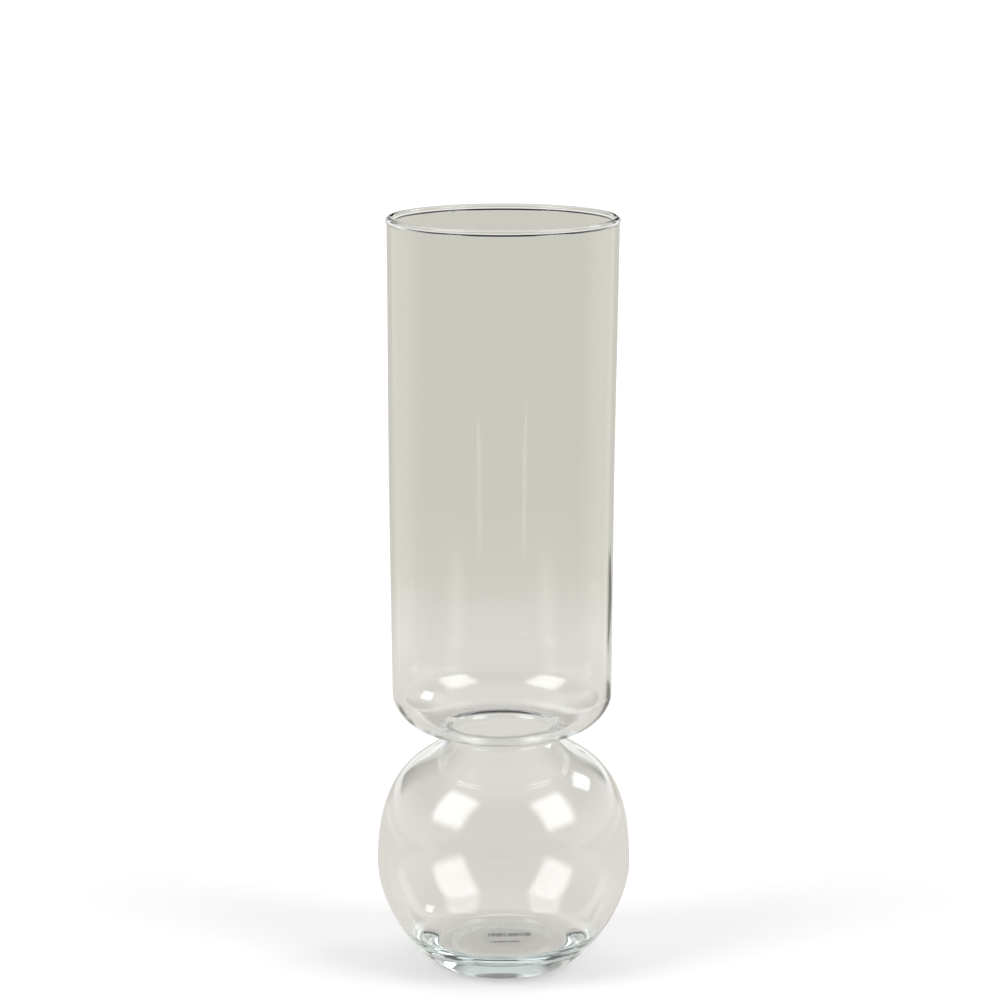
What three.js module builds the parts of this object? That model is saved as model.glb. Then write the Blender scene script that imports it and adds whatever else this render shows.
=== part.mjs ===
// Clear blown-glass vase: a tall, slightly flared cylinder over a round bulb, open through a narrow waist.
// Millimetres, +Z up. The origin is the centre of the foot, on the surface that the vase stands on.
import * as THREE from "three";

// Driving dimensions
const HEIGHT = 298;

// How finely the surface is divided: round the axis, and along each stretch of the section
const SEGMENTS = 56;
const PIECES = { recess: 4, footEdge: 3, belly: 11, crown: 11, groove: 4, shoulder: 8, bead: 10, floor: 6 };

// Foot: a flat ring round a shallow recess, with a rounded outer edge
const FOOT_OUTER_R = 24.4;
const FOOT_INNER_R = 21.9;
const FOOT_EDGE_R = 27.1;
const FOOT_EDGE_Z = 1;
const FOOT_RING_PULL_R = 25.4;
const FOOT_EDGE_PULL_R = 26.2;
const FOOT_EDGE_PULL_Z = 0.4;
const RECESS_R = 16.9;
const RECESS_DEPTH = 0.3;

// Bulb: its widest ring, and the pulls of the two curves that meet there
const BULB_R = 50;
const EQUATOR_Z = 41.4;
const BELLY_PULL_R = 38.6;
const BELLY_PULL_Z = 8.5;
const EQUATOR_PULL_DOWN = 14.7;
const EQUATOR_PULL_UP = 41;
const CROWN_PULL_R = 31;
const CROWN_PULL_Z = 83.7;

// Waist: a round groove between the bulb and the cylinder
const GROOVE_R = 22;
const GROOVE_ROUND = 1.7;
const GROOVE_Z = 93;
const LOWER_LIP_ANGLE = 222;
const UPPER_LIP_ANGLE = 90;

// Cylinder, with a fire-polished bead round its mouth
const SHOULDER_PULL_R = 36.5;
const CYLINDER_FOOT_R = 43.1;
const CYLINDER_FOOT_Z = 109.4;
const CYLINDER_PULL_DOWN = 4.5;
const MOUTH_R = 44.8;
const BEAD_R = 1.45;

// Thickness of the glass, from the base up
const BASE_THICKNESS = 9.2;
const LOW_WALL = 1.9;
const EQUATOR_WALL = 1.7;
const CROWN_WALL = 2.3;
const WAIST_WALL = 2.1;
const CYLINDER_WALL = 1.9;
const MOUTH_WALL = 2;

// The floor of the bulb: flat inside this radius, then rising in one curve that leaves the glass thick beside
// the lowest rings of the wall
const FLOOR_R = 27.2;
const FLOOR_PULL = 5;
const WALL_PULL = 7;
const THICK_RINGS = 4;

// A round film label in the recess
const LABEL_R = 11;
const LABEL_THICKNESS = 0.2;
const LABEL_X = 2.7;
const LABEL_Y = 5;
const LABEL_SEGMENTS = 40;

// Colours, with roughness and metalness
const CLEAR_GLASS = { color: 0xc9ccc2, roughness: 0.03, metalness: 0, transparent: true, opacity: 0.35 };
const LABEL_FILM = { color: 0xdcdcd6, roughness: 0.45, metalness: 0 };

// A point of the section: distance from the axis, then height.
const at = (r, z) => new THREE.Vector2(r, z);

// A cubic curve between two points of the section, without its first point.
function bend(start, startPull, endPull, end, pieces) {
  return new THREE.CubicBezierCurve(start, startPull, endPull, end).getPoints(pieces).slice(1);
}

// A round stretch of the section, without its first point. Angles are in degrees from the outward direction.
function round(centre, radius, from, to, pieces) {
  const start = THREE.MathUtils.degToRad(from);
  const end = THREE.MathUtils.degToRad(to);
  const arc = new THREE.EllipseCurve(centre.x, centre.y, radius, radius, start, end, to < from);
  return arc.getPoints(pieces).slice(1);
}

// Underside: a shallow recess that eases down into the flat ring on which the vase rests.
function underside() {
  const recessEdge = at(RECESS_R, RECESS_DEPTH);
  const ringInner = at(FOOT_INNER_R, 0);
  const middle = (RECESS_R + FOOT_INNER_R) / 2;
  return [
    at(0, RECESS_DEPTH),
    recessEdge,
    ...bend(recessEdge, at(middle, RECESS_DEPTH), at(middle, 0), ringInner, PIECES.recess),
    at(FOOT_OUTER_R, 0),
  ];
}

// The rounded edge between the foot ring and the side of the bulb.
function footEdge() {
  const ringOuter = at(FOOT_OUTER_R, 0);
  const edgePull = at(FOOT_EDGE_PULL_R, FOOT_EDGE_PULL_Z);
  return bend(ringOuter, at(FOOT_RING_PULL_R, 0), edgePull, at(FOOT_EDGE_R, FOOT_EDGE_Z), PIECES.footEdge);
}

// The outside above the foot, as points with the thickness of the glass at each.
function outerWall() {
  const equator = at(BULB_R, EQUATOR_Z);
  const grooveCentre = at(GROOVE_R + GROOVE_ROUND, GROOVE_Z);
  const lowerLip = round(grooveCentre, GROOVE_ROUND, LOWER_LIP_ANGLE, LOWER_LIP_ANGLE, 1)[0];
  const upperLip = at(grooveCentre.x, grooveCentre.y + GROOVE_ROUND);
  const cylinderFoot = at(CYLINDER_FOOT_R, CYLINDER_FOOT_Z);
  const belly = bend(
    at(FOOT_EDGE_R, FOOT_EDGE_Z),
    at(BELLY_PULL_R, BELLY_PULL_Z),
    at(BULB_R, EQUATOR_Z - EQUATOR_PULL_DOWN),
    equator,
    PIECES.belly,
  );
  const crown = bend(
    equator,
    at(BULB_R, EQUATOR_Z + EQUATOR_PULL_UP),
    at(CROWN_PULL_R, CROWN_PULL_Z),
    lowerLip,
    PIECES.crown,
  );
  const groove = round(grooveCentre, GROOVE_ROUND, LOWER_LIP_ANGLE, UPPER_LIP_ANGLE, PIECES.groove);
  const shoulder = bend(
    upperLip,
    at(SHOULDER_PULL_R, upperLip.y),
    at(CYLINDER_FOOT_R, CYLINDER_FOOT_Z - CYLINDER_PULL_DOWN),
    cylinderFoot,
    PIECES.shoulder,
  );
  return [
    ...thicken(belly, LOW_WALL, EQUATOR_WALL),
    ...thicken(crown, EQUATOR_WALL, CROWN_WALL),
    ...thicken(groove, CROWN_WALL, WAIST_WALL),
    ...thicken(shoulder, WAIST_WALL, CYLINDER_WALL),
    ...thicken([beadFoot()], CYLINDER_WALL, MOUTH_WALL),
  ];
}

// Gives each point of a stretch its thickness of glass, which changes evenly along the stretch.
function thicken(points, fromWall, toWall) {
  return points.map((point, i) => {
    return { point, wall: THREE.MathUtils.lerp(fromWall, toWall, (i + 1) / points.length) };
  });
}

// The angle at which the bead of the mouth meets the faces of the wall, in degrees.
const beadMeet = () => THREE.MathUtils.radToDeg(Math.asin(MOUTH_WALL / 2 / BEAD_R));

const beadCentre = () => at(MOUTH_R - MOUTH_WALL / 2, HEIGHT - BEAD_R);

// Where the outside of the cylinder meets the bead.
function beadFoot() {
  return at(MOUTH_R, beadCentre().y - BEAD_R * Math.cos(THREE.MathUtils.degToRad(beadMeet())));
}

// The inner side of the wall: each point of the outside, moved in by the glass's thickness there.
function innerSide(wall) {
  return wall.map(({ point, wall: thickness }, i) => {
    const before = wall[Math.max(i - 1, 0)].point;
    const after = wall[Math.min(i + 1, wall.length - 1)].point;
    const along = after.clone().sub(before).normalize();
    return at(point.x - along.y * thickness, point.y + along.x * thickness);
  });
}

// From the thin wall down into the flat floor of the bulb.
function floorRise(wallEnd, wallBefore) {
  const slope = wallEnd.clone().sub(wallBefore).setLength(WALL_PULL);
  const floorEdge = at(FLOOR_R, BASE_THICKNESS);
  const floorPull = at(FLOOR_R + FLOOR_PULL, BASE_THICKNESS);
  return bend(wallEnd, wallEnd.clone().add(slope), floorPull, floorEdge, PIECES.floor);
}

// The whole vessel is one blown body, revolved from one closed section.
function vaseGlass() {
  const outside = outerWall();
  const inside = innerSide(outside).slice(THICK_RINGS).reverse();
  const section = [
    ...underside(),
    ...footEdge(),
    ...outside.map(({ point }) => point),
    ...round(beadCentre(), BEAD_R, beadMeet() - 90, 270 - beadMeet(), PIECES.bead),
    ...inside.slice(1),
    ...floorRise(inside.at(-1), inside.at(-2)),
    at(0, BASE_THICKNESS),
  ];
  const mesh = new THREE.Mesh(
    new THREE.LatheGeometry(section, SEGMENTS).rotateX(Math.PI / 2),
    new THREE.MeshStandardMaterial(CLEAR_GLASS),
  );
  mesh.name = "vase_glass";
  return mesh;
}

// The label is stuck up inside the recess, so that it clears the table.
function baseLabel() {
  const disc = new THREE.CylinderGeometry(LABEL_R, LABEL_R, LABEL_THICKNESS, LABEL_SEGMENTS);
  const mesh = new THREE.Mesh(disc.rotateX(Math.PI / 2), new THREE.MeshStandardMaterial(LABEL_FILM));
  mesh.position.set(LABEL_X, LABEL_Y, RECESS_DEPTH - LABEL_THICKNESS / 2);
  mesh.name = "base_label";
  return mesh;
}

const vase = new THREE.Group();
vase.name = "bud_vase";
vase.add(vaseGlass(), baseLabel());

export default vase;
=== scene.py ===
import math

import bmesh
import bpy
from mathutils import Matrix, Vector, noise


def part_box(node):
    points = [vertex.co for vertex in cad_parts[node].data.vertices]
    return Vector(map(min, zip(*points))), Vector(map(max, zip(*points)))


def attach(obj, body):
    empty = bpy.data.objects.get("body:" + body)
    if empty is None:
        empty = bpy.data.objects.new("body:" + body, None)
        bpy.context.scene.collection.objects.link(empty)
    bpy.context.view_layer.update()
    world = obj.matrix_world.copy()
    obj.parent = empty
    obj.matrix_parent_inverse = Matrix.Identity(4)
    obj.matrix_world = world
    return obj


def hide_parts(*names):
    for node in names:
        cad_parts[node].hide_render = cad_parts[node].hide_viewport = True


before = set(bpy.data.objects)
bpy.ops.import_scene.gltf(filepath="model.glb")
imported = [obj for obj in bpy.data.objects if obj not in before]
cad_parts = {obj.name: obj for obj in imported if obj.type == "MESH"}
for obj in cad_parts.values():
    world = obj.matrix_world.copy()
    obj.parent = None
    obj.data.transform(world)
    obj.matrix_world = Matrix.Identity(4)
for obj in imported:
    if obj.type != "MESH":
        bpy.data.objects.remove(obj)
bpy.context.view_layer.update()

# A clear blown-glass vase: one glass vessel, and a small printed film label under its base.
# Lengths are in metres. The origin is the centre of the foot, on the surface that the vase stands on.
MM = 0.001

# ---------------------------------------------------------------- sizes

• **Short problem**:
Set down exactly the lines from the line that contains "clears the table." to the line that contains "bpy.data.objects.remove(obj)", both lines included, and nothing more.

• **Reply to the task**:
// The label is stuck up inside the recess, so that it clears the table.
function baseLabel() {
  const disc = new THREE.CylinderGeometry(LABEL_R, LABEL_R, LABEL_THICKNESS, LABEL_SEGMENTS);
  const mesh = new THREE.Mesh(disc.rotateX(Math.PI / 2), new THREE.MeshStandardMaterial(LABEL_FILM));
  mesh.position.set(LABEL_X, LABEL_Y, RECESS_DEPTH - LABEL_THICKNESS / 2);
  mesh.name = "base_label";
  return mesh;
}

const vase = new THREE.Group();
vase.name = "bud_vase";
vase.add(vaseGlass(), baseLabel());

export default vase;
=== scene.py ===
import math

import bmesh
import bpy
from mathutils import Matrix, Vector, noise


def part_box(node):
    points = [vertex.co for vertex in cad_parts[node].data.vertices]
    return Vector(map(min, zip(*points))), Vector(map(max, zip(*points)))


def attach(obj, body):
    empty = bpy.data.objects.get("body:" + body)
    if empty is None:
        empty = bpy.data.objects.new("body:" + body, None)
        bpy.context.scene.collection.objects.link(empty)
    bpy.context.view_layer.update()
    world = obj.matrix_world.copy()
    obj.parent = empty
    obj.matrix_parent_inverse = Matrix.Identity(4)
    obj.matrix_world = world
    return obj


def hide_parts(*names):
    for node in names:
        cad_parts[node].hide_render = cad_parts[node].hide_viewport = True


before = set(bpy.data.objects)
bpy.ops.import_scene.gltf(filepath="model.glb")
imported = [obj for obj in bpy.data.objects if obj not in before]
cad_parts = {obj.name: obj for obj in imported if obj.type == "MESH"}
for obj in cad_parts.values():
    world = obj.matrix_world.copy()
    obj.parent = None
    obj.data.transform(world)
    obj.matrix_world = Matrix.Identity(4)
for obj in imported:
    if obj.type != "MESH":
        bpy.data.objects.remove(obj)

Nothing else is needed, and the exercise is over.